INSTRUCTIONS TO FOLLOW
From the entries that follow, reproduce exactly and only the lines from the line with "const pin_length = 19;" to the line with "obj.parent = None", endpoints included.

[Modeling code records]
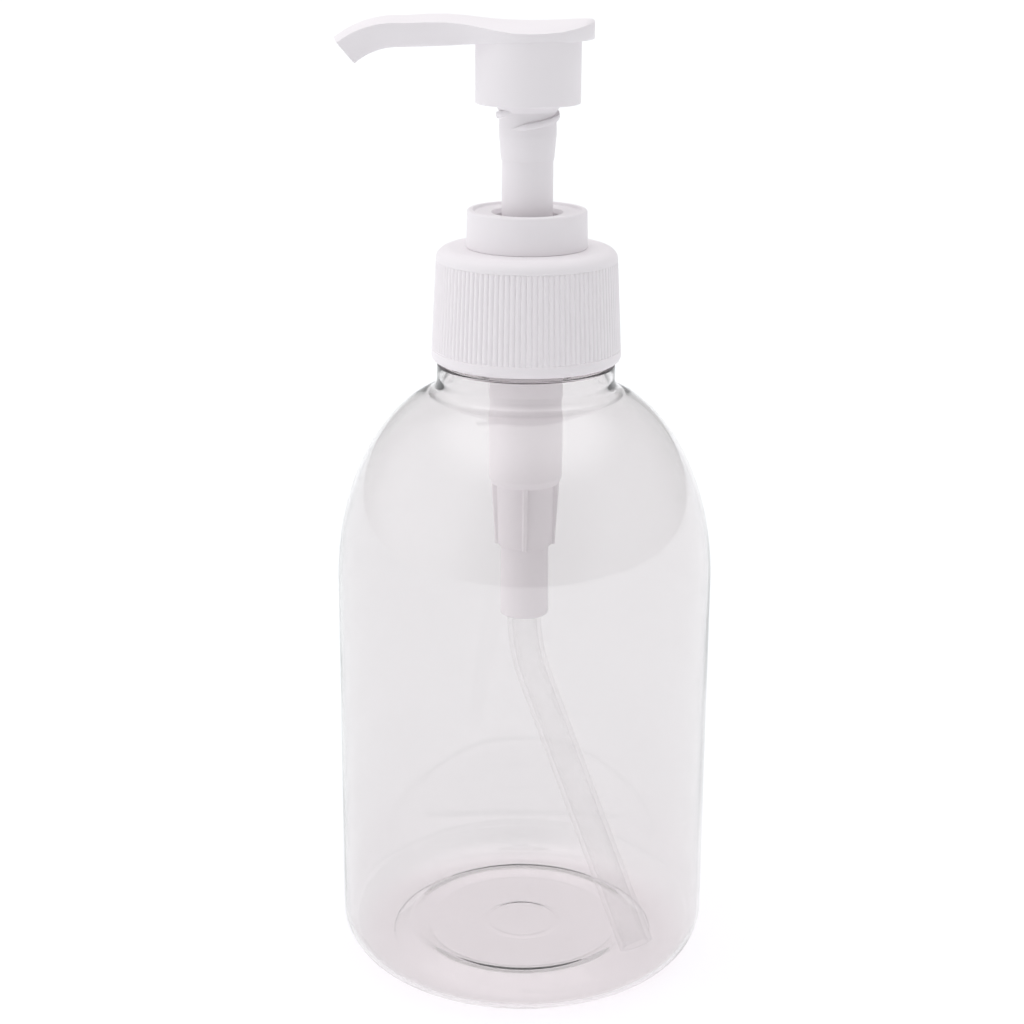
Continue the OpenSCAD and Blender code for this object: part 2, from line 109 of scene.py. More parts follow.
def rounded(corners, steps=5):
    """A closed outline from (r, z, radius) corners, each rounded by its own radius."""
    points = []
    count = len(corners)
    for i, (x, z, radius) in enumerate(corners):
        here = Vector((x, z))
        before = Vector(corners[i - 1][:2]) - here
        after = Vector(corners[(i + 1) % count][:2]) - here
        if radius <= 0 or before.length < TINY or after.length < TINY:
            points.append((x, z))
            continue
        a, b = before.normalized(), after.normalized()
        half = acos(max(-1.0, min(1.0, a.dot(b)))) / 2
        if half > ALMOST_STRAIGHT:
            points.append((x, z))
            continue
        reach = min(radius / tan(half), before.length * CORNER_SHARE, after.length * CORNER_SHARE)
        start, end = here + a * reach, here + b * reach
        for k in range(steps + 1):
            points.append(bend_point(start, here, end, k / steps))
    return points


def blend_between(t):
    """A smooth rise from 0 to 1."""
    t = max(0.0, min(1.0, t))
    return t * t * (3 - 2 * t)


# ---------- meshes ----------

def make_object(name, vertices, faces, material, crease=CREASE):
    mesh = bpy.data.meshes.new(name)
    mesh.from_pydata([Vector(v) * MM for v in vertices], [], faces)
    mesh.validate()
    mesh.shade_smooth()
    mesh.set_sharp_from_angle(angle=crease)
    mesh.materials.append(material)
    obj = bpy.data.objects.new(name, mesh)
    bpy.context.scene.collection.objects.link(obj)
    return obj


def join_shapes(*shapes):
    """One vertex list and one face list from several."""
    vertices, faces = [], []
    for more_vertices, more_faces in shapes:
        start = len(vertices)
        vertices += more_vertices
        faces += [tuple(i + start for i in f) for f in more_faces]
    return vertices, faces


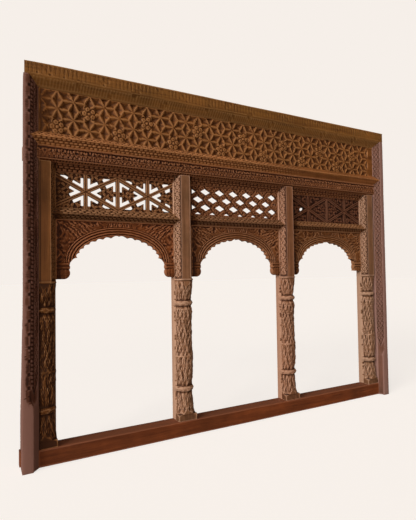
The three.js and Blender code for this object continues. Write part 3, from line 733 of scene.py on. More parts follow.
def frieze_height(x, z):
    """Sunk rhombi between ribs, as heights from 0 on the ribs down to -1."""
    half = (FRIEZE_TOP - GAP - FRIEZE_FOOT) / 5.0
    pitch = half * math.sqrt(3.0)
    gx = (x + STILE_INNER - GAP - 6.0) / pitch
    gz = (z - FRIEZE_FOOT) / half
    i, j = np.floor(gx), np.floor(gz)
    star = (i + j) % 2 == 0
    fx, fz = (gx - i - 0.5) * pitch, (gz - j - 0.5) * half
    long, short = half, pitch / 3.0
    tilt = np.where(star, math.radians(30.0), -math.radians(30.0))
    p = fx * np.cos(tilt) + fz * np.sin(tilt)
    q = -fx * np.sin(tilt) + fz * np.cos(tilt)
    best = 1.0 - np.abs(p) / long - np.abs(q) / short
    for ci, cj in ((0, 0), (1, 0), (0, 1), (1, 1)):
        odd = (i + ci + j + cj) % 2 == 1
        dx, dz = (gx - i - ci) * pitch, (gz - j - cj) * half
        best = np.maximum(best, np.where(odd, 1.0 - np.abs(dz) / long - np.abs(dx) / short, -1.0))
    rib = 0.1
    return -np.clip((best - rib) / (1.0 - rib), 0.0, 1.0) ** 0.9, gx, pitch, half


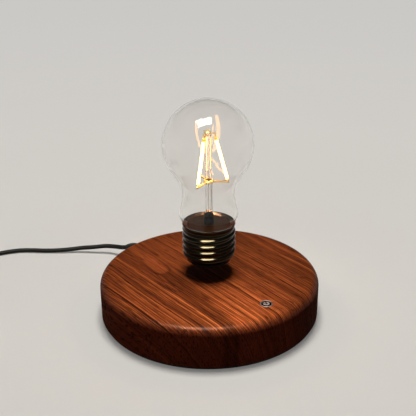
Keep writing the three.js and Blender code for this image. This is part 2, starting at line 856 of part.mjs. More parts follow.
function adapterBody() {
  const corner = 4;
  const bevel = 1;
  const across = adapter_width - 2 * bevel;
  const up = 2 * (coil_top - bevel);
  const outline = roundedRectangle(new THREE.Shape(), across, up, corner);
  const box = new THREE.ExtrudeGeometry(outline, {
    depth: adapter_length - 2 * bevel,
    bevelThickness: bevel,
    bevelSize: bevel,
    bevelSegments: 1,
    curveSegments: 3,
  }).rotateX(quarter_turn).translate(0, -bevel, coil_top);
  const relief_foot = 4.2;
  const relief_mouth = 2.3;
  const relief = turned([
    [0, -2],
    [relief_foot, -2],
    [relief_foot, 2],
    [relief_mouth, adapter_relief],
    [0, adapter_relief],
  ], 12).rotateX(-quarter_turn).translate(0, 0, coil_top);
  return join(box, [relief]);
}

add(adapter, "power_adapter", adapterBody(), black_plastic);

// Mains pins
const pin_radius = 2;
const pin_length = 19;
const pin_spacing = 18.6;
const pin = turned([
  [0, gap],
  [pin_radius, gap],
  [pin_radius, pin_length - 1],
  [pin_radius - 0.8, pin_length],
  [0, pin_length],
], 10).rotateX(quarter_turn);
[-pin_spacing / 2, pin_spacing / 2].forEach((x, k) => {
  add(adapter, `adapter_pin_${k + 1}`, pin, steel).position.set(x, -adapter_length, coil_top);
});

export default lamp;
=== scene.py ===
"""Looks of the levitating lamp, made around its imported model.

Metres, +Z up, in the model's frame: the button is at the front (-Y), the lead's socket at the back (+Y).
"""
import json
from math import atan2, cos, exp, pi, radians, sin

import bmesh
import bpy
from mathutils import Matrix, Quaternion, Vector


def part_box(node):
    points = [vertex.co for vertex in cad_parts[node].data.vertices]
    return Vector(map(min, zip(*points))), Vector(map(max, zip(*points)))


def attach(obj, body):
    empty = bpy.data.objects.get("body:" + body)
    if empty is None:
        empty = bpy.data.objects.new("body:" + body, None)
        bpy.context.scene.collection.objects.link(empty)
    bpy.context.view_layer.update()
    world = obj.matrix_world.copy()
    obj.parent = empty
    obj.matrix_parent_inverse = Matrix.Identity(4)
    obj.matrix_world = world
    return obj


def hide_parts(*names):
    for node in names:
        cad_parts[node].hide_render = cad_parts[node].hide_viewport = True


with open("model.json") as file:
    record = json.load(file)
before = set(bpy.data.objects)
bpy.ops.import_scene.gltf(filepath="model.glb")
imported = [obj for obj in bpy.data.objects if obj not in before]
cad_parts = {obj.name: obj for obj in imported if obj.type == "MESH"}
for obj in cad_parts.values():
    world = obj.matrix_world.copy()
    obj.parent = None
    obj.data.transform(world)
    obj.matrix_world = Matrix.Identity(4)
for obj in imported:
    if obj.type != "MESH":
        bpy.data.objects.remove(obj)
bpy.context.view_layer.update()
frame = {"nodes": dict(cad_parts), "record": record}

FULL_TURN = 2 * pi
TINY = 1e-6
SMOOTH_ANGLE = 35


def node_box(name):
    """A node's lowest and highest corners at rest, its centre and half its width."""
    low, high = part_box(name)
    return low, high, (low + high) / 2, (high.x - low.x) / 2


# Sizes that the pieces share, from the model's nodes
wood_low, wood_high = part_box("wood_base")
base_top = wood_high.z
plate_low, plate_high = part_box("base_plate")
bulb_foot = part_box("insulator_cup")[0].z
disc_low, disc_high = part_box("cap_disc")
post_low, post_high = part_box("stem_post")
button_centre = node_box("button_bezel")[2]


# Camera, at the photograph's view

camera_place = Vector((-0.28771, -0.36233, 0.27185))
camera_heading = Vector((0.6211, 0.7837, 0.0))
camera_pitch = radians(22.79)
camera_roll = radians(-0.55)
focal_length = 65.26
sensor_width = 36.0


def placed(name, data):
    """A new object in the scene."""
    made = bpy.data.objects.new(name, data)
    bpy.context.scene.collection.objects.link(made)
    return made


def aim(made, place, direction, roll):
    """Puts a camera or lamp at a place, turned to a direction and rolled about it."""
    made.location = place
    made.rotation_mode = "QUATERNION"
    made.rotation_quaternion = direction.to_track_quat("-Z", "Y") @ Quaternion((0, 0, 1), roll)


def make_camera():
    data = bpy.data.cameras.new("camera")
    data.lens = focal_length
    data.sensor_width = sensor_width
    camera = placed("camera", data)
    forward = camera_heading * cos(camera_pitch) - Vector((0, 0, sin(camera_pitch)))
    aim(camera, camera_place, forward, camera_roll)
    bpy.context.scene.camera = camera


make_camera()


# Meshes

def new_object(name, bm, smooth_angle=SMOOTH_ANGLE):
    """An object of this mesh, its faces turned out and smooth below the given angle."""
    bmesh.ops.recalc_face_normals(bm, faces=bm.faces)
    mesh = bpy.data.meshes.new(name)
    bm.to_mesh(mesh)
    bm.free()
    mesh.shade_smooth()
    mesh.set_sharp_from_angle(angle=radians(smooth_angle))
    return placed(name, mesh)


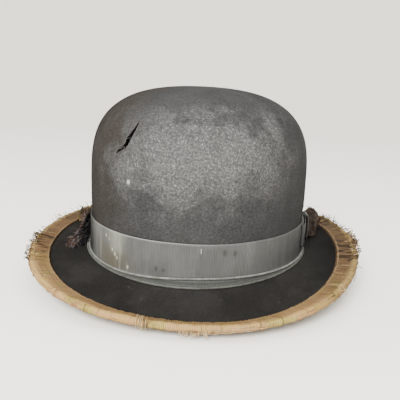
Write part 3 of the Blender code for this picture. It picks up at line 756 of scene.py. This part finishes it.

SOLUTION TO THE PROBLEM
const pin_length = 19;
const pin_spacing = 18.6;
const pin = turned([
  [0, gap],
  [pin_radius, gap],
  [pin_radius, pin_length - 1],
  [pin_radius - 0.8, pin_length],
  [0, pin_length],
], 10).rotateX(quarter_turn);
[-pin_spacing / 2, pin_spacing / 2].forEach((x, k) => {
  add(adapter, `adapter_pin_${k + 1}`, pin, steel).position.set(x, -adapter_length, coil_top);
});

export default lamp;
=== scene.py ===
"""Looks of the levitating lamp, made around its imported model.

Metres, +Z up, in the model's frame: the button is at the front (-Y), the lead's socket at the back (+Y).
"""
import json
from math import atan2, cos, exp, pi, radians, sin

import bmesh
import bpy
from mathutils import Matrix, Quaternion, Vector


def part_box(node):
    points = [vertex.co for vertex in cad_parts[node].data.vertices]
    return Vector(map(min, zip(*points))), Vector(map(max, zip(*points)))


def attach(obj, body):
    empty = bpy.data.objects.get("body:" + body)
    if empty is None:
        empty = bpy.data.objects.new("body:" + body, None)
        bpy.context.scene.collection.objects.link(empty)
    bpy.context.view_layer.update()
    world = obj.matrix_world.copy()
    obj.parent = empty
    obj.matrix_parent_inverse = Matrix.Identity(4)
    obj.matrix_world = world
    return obj


def hide_parts(*names):
    for node in names:
        cad_parts[node].hide_render = cad_parts[node].hide_viewport = True


with open("model.json") as file:
    record = json.load(file)
before = set(bpy.data.objects)
bpy.ops.import_scene.gltf(filepath="model.glb")
imported = [obj for obj in bpy.data.objects if obj not in before]
cad_parts = {obj.name: obj for obj in imported if obj.type == "MESH"}
for obj in cad_parts.values():
    world = obj.matrix_world.copy()
    obj.parent = None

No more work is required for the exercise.